§ **SHORT PROBLEM**
Repeat everything in the material exactly.

§ **PROVIDED MATERIAL**
◇ ◇ ◇ ◇

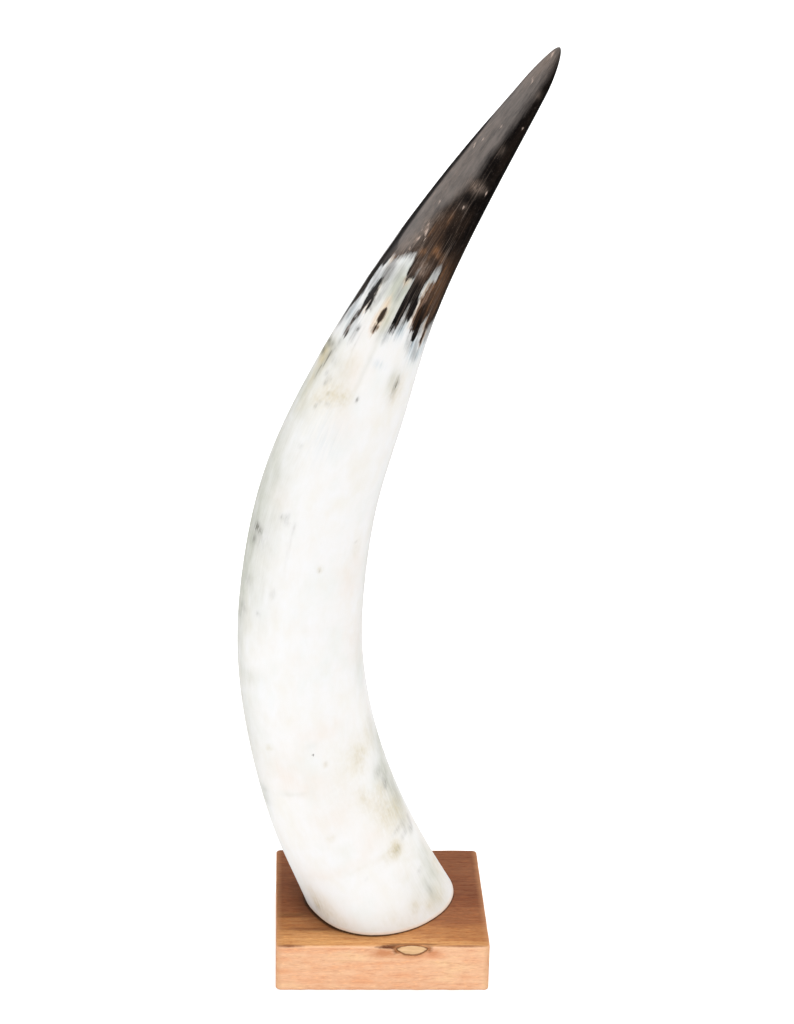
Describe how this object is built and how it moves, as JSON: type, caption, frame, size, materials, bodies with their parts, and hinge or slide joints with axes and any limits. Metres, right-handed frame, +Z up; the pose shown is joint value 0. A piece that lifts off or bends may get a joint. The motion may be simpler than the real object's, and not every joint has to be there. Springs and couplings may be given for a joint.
{
  "type": "cow horn on stand",
  "caption": "Pale curved cow horn with a dark pointed tip, sawn level at the foot and screwed upright to a square wooden block that rests on a table or shelf.",
  "frame": {"origin": "middle of the wooden block's underside", "axes": "+Z up through the block towards the horn's tip, +X to the right towards the side the tip leans over, +Y away from the front face"},
  "size_m": [0.207, 0.15, 0.6591],
  "materials": {
    "horn": "scraped and polished horn, off-white body with a brown-black tip",
    "oiled_wood": "planed and lightly oiled, reddish brown",
    "screw_steel": "zinc-plated"
  },
  "bodies": {
    "root": {"horn": "horn", "base_block": "oiled_wood", "fixing_screw_front": "screw_steel", "fixing_screw_back": "screw_steel"}
  },
  "joints": []
}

◇ ◇ ◇ ◇

§ **ANSWER IN FULL**
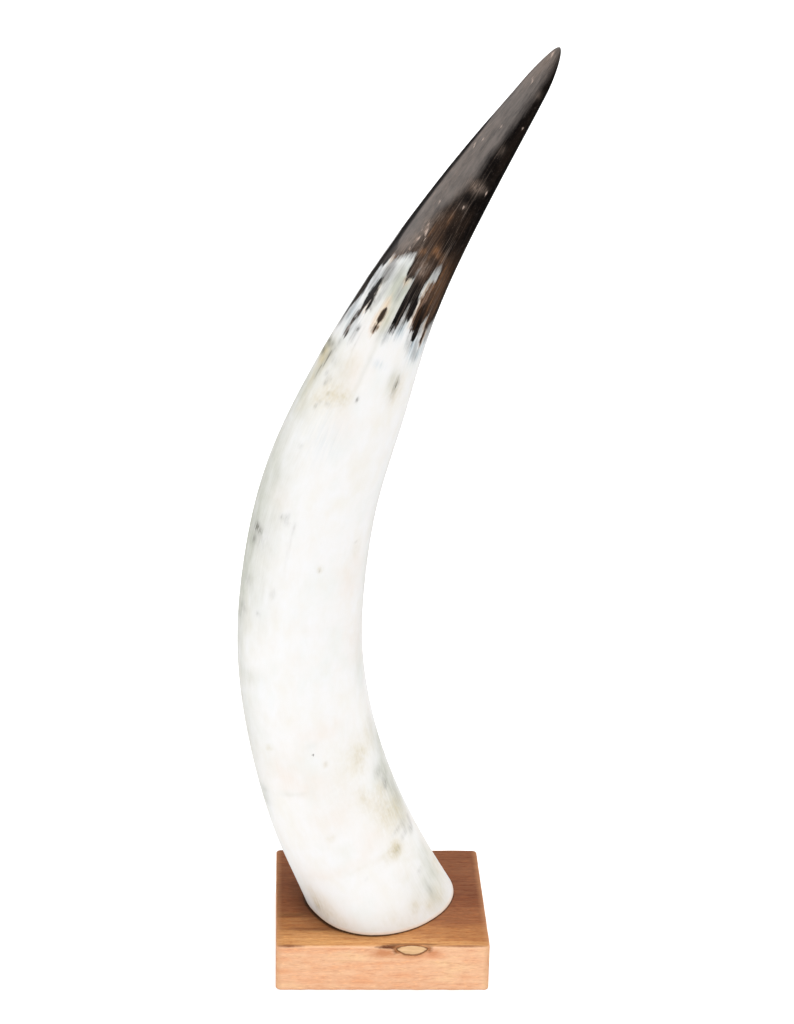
Describe how this object is built and how it moves, as JSON: type, caption, frame, size, materials, bodies with their parts, and hinge or slide joints with axes and any limits. Metres, right-handed frame, +Z up; the pose shown is joint value 0. A piece that lifts off or bends may get a joint. The motion may be simpler than the real object's, and not every joint has to be there. Springs and couplings may be given for a joint.
{
  "type": "cow horn on stand",
  "caption": "Pale curved cow horn with a dark pointed tip, sawn level at the foot and screwed upright to a square wooden block that rests on a table or shelf.",
  "frame": {"origin": "middle of the wooden block's underside", "axes": "+Z up through the block towards the horn's tip, +X to the right towards the side the tip leans over, +Y away from the front face"},
  "size_m": [0.207, 0.15, 0.6591],
  "materials": {
    "horn": "scraped and polished horn, off-white body with a brown-black tip",
    "oiled_wood": "planed and lightly oiled, reddish brown",
    "screw_steel": "zinc-plated"
  },
  "bodies": {
    "root": {"horn": "horn", "base_block": "oiled_wood", "fixing_screw_front": "screw_steel", "fixing_screw_back": "screw_steel"}
  },
  "joints": []
}